ABSTRACT

Absurd The theatre of the absurd was a term, derived from Camus and popularized by Martin Esslin’s book The Theatre of the Absurd (1961), applied to a group of dramatists whose work emerged during the early 1950s (though Beckett’s Waiting for Godot and Ionesco’s The Bald Prima Donna were actually written in the late 1940s). In The Myth of Sisyphus (1942) Camus defined the absurd as the tension which emerges from the individual’s determination to discover purpose and order in a world which steadfastly refuses to evidence either. To writers like Ionesco and Beckett this paradox leaves human actions, aspirations and emotions merely ironical. The redeeming message no longer comes from God but is delivered by a deaf mute to a collection of empty chairs (The Chairs, 1952); human qualities, such as perseverance and courage, no longer function except as derisory comments on the individual’s impotence (Happy Days, 1961); basic instincts and responses, the motor forces of the individual, become the source of misery (Act Without Words, 1957). Camus himself could see a limited transcendence in the ability to recognize and even exalt in the absurd (The Outsider, 1942) or in the minimal consolation of stoicism (Cross Purpose, 1944). But he came to feel that absurdity implied a world which appeared to sanction Nazi brutality as easily as it did individual acts of violence. From an examination of the nature of absurdity, therefore, he moved towards liberal humanism: ‘The end of the movement of absurdity, of rebellion, etc. . . . is compassion . . . that is to say, in the last analysis, love’. For writers like Beckett

and Ionesco such a dialectical shift was simply faith.

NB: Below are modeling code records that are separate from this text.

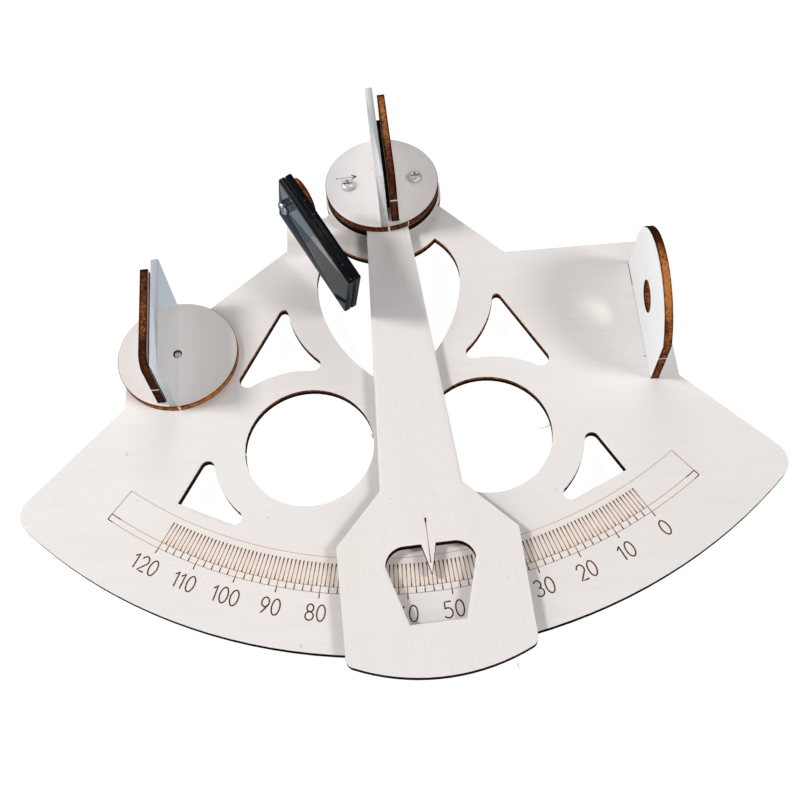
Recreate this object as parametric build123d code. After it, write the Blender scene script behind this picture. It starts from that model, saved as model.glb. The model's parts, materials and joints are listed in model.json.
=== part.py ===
"""Laser-cut plywood sextant: sector frame, swinging index arm, two mirrors on discs, peep sight, two shades.

The parts are drawn with the index arm's pivot on the Z axis and the frame's upper face at z = 0, the limb
towards -Y. At the end everything is moved so that the origin is the bottom centre of the whole sextant.
"""

from build123d import *
from math import cos, radians, sin, sqrt, tan
import os

# Stock (mm)
PLY = 2.6  # plywood sheet, sold as 3 mm
MIRROR_T = 2.5  # mirror tile
TAPE_T = 1.3  # foam tape behind each mirror
SHADE_T = 2.2  # tinted acrylic
CUT_GAP = 0.1  # play between faces that slide on each other

# Frame plate
SCALE_R = 150.0  # outer end of the ten-degree ticks, which everything else follows
LIMB_R = 1.108 * SCALE_R
HEAD_R = 20.4
SIDE_START = (19.2, -6.9)  # where each straight side leaves the head
SIDE_ANGLE = 46.7  # side edge below horizontal
LIMB_CORNER_R = 7.2
HUB_HOLE_R = 15.0
SIGHT_LUG = (90.5, -29.25)  # outer top corner of the right lug
SHADE_LUG = (-34.4, -8.5)  # outer top corner of the left upper lug
SHADE_LUG_LOW = -21.6
HORIZON_LUG = (-87.5, -65.3)  # outer top corner of the left lower lug
ROUND_WINDOW = (27.9, -98.1)
ROUND_WINDOW_R = 20.3
UPPER_APEX_R, LOWER_APEX_R = 1.5, 2.2  # triangular windows

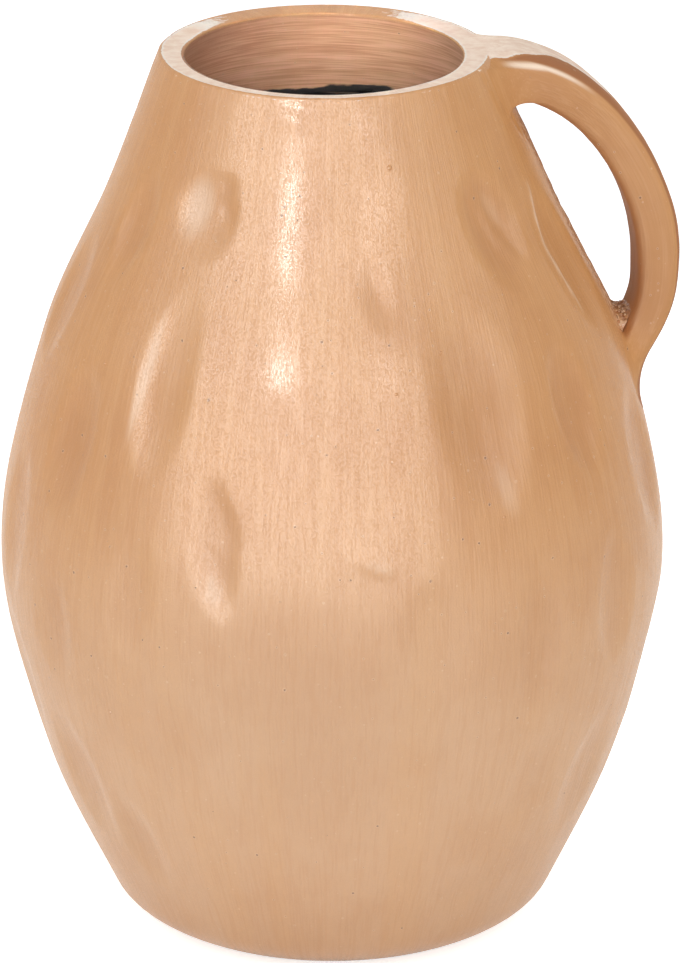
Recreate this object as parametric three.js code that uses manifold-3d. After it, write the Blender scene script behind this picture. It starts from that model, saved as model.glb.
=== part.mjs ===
// A hand-pressed terracotta vase with one strap handle.
// The pot is a thrown wall and floor in one piece, pressed in with the fingers while it was soft.
// A pulled strap handle is luted on to it, flush with the cut lip at the top and on the shoulder below,
// with a roll of slip in the corner behind each end. A black sealing coat lines the hollow.
// Millimetres and degrees, +Z up. The origin is the centre of the foot, and the handle points along +X.
import * as THREE from 'three';
import { mergeVertices } from 'three/addons/utils/BufferGeometryUtils.js';
import Module from 'manifold-3d';

// The pot's outline: the radius and height of each place that gives it its shape. The haunch, the shoulder
// and the neck swell with the belly, so that the curve stays fair.
const height = 350;
const footRadius = 80.5;
const bellyRadius = 130;
const bellyHeight = 0.43 * height;
const haunchRadius = 0.866 * bellyRadius;
const haunchHeight = 0.2 * height;
const shoulderRadius = 0.8615 * bellyRadius;
const shoulderHeight = 0.683 * height;
const neckRadius = 0.669 * bellyRadius;
const neckHeight = 0.84 * height;
const lipRadius = 64;

// The clay: its wall, its floor and the eased edges. The foot's edge is drawn in over its ease, ever more
// steeply towards the ground.
const wall = 9;
const lipWall = 10.8;
const floorThickness = 13;
const floorFillet = 22;
const footEase = 10.5;
const footEaseHeight = 15;
const footEasePower = 2.5;
const lipEase = 0.9;

// What the hand left uneven: the neck leans from the handle, the lip and the mouth are a little longer
// from front to back, and the mouth is cut nearer the front.
const neckLean = 2.7;
const leanStart = 0.6 * height;
const lipOvalRatio = 1.03;
const mouthOvalRatio = 1.06;
const mouthShift = 3.3;

// The black sealing coat stops below the mouth.
const coat = 0.9;
const coatDepth = 35;
const gap = 0.3;

// The strap handle. Its ends are wider, where the clay was smoothed on to the pot, and its root flares
// into the lip. It runs into the shoulder at a slant, measured from upright.
const strapWidth = 26;
const strapThickness = 18.2;
const strapCornerPower = 0.62;
const rootWidth = 37.5;
const rootThickness = 18.2;
const rootFlare = 21;
const rootFlareLength = 15;
const rootBite = 5;
const footWidth = 36;
const footThickness = 15;
const footCornerPower = 0.9;
const footBite = 12;
const crownHeight = 0.75 * height;
const fingerRoom = 16;
const handleFootHeight = 0.643 * height;
const footSlant = 31;

// Where along the strap, from 0 at its root to 1 at its foot, it has slimmed from its root, starts to thin,
// has thinned, and starts to widen to its foot.
const slimmedShare = 0.4;
const thinsFromShare = 0.62;
const thinnedShare = 0.92;
const widensFromShare = 0.82;

// How far the strap's curve holds its direction at its root, its crown and its foot, as shares of its
// reach out from the lip, of its drop to the crown and of its fall to the foot.
const rootHoldShare = 0.57;
const crownHoldAboveShare = 0.44;
const crownHoldBelowShare = 0.5;
const footHoldShare = 0.5;

// The rolls of slip in the corners behind the handle's two ends: how far each reaches along the wall and
// the strap, its width, and how far out of the corner its hollow face is drawn, as a share of its reach.
const upperSlipSize = 6;
const lowerSlipSize = 8;
const slipWidth = 23;
const slipFullnessShare = 0.3;

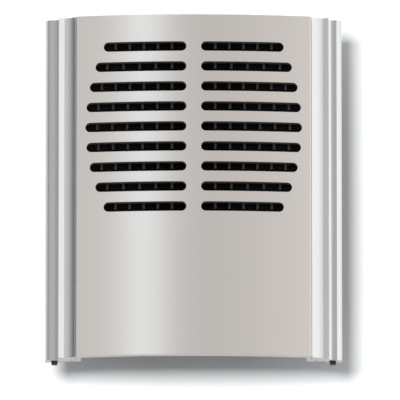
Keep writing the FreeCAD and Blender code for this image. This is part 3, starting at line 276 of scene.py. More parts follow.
def new_material(name: str) -> tuple[bpy.types.Material, Tree]:
    """A new material and its emptied tree.

    Args:
        name: the material's name.

    Returns:
        The material and its tree.
    """
    material = bpy.data.materials.new(name)
    material.use_nodes = True
    return material, Tree(material.node_tree)


def shade(colour: tuple[float, float, float], gain: float) -> tuple[float, float, float]:
    """A colour made lighter or darker by a factor."""
    return tuple(min(1.0, channel * gain) for channel in colour)


# Finishes

@dataclass(frozen=True)
class Finish:
    """A finish in one colour, with mottling, grain in the roughness and a fine bump."""

    name: str
    colour: tuple[float, float, float]
    roughness: float = 0.5
    metallic: float = 0.0
    mottle: float = 0.06
    mottle_per_metre: float = 60.0
    grain: float = 0.08
    grain_per_metre: float = 2500.0
    depth: float = 0.02 * MM
    coat: float = 0.0
    specular: float = 0.5
    gloss_scale: float = 0.3

    def height(self, tree: Tree) -> Value:
        """Height of the surface's texture, about one unit high."""
        return tree.noise(self.grain_per_metre, detail=2.0)

    def paint(self, tree: Tree) -> bpy.types.NodeSocket:
        """Base colour over the surface."""
        patches = tree.noise(self.mottle_per_metre, detail=4.0) + 0.5
        return tree.tint(patches, shade(self.colour, 1 - self.mottle), shade(self.colour, 1 + self.mottle))

    def gloss(self, tree: Tree) -> Value:
        """Roughness over the surface."""
        return tree.noise(self.grain_per_metre * self.gloss_scale) * self.grain + self.roughness

    def metal(self, tree: Tree) -> Any:
        """How metallic the surface is."""
        return self.metallic

    def material(self) -> bpy.types.Material:
        """Make the material.

        Returns:
            The material, ready to assign.
        """
        material, tree = new_material(self.name)
        sockets = {
            "Base Color": self.paint(tree),
            "Roughness": self.gloss(tree),
            "Metallic": self.metal(tree),
            "Normal": tree.bump(self.height(tree), self.depth),
            "Coat Weight": self.coat,
            "Specular IOR Level": self.specular,
        }
        tree.surface(tree.add("ShaderNodeBsdfPrincipled", None, sockets))
        return material


@dataclass(frozen=True)
class SatinAluminium(Finish):
    """Satin anodised extrusion with a fine grain, faint die lines along its length, and duller faces that
    also carry painted shade.
    """

    die_lines_per_metre: float = 1400.0
    die_line_stretch: float = 0.004
    die_line_share: float = 0.4
    dull_roughness: float = 0.3
    # Tone on dull faces: partly a duller sawn finish, partly painted shade; in the recess it is painted
    # shade
    dull_and_shade_tone: float = 0.70
    painted_shade_gain: float = 2.4

    def dull(self, tree: Tree) -> Value:
        """How dull a face is, which also sets its painted shade, as `mark_dull_and_shade` has stored it."""
        return tree.number("ShaderNodeAttribute", {"attribute_name": DULL_AND_SHADE}, None, "Fac")

    def paint(self, tree: Tree) -> bpy.types.NodeSocket:
        """Colour of the anodising, with painted shade on dull faces, which is full before the roughness has
        risen in full.
        """
        # Painted shade: dull faces get a darker tone of the anodising
        painted_shade_share = self.dull(tree) * self.painted_shade_gain
        return tree.tint(painted_shade_share, super().paint(tree), shade(self.colour, self.dull_and_shade_tone))

    def die_lines(self, tree: Tree) -> Value:
        """Noise drawn out along Z into the lines that the die leaves."""
        return tree.noise(self.die_lines_per_metre, detail=2.0, stretch=(1.0, 1.0, self.die_line_stretch))

    def height(self, tree: Tree) -> Value:
        """Fine etched grain with die lines along Z."""
        lines = self.die_lines(tree) * self.die_line_share
        return tree.noise(self.grain_per_metre, detail=2.0) * (1.0 - self.die_line_share) + lines

    def gloss(self, tree: Tree) -> Value:
        """Roughness that follows the die lines, and more of it on dull faces."""
        return self.die_lines(tree) * self.grain + self.roughness + self.dull(tree) * self.dull_roughness


@dataclass(frozen=True)
class Woven(Finish):
    """Fine cloth of crossed threads."""

    threads_per_metre: float = 900.0

    def height(self, tree: Tree) -> Value:
        """Threads across and along, each a wave."""
        return tree.bands(self.threads_per_metre, Axis.X).larger(tree.bands(self.threads_per_metre, Axis.Z))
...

For to the ‘absurd’ dramatist it is axiomatic that humans live in an entropic world in which communication is impossible and illusion preferred to reality. The individual has no genuine scope for action (Hamm sits lame and blind in Endgame, 1958; Winnie is buried to the neck in sand in Happy Days; the protagonist of Ionesco’s The New Tenant (written 1953, produced 1957) is submerged beneath proliferating furniture); individuals are the victims of their metaphysical situation. Logically, the plays abandon linear plot, plausible character development and rational language. In contrast to Camus’s work their style directly reflects their subject.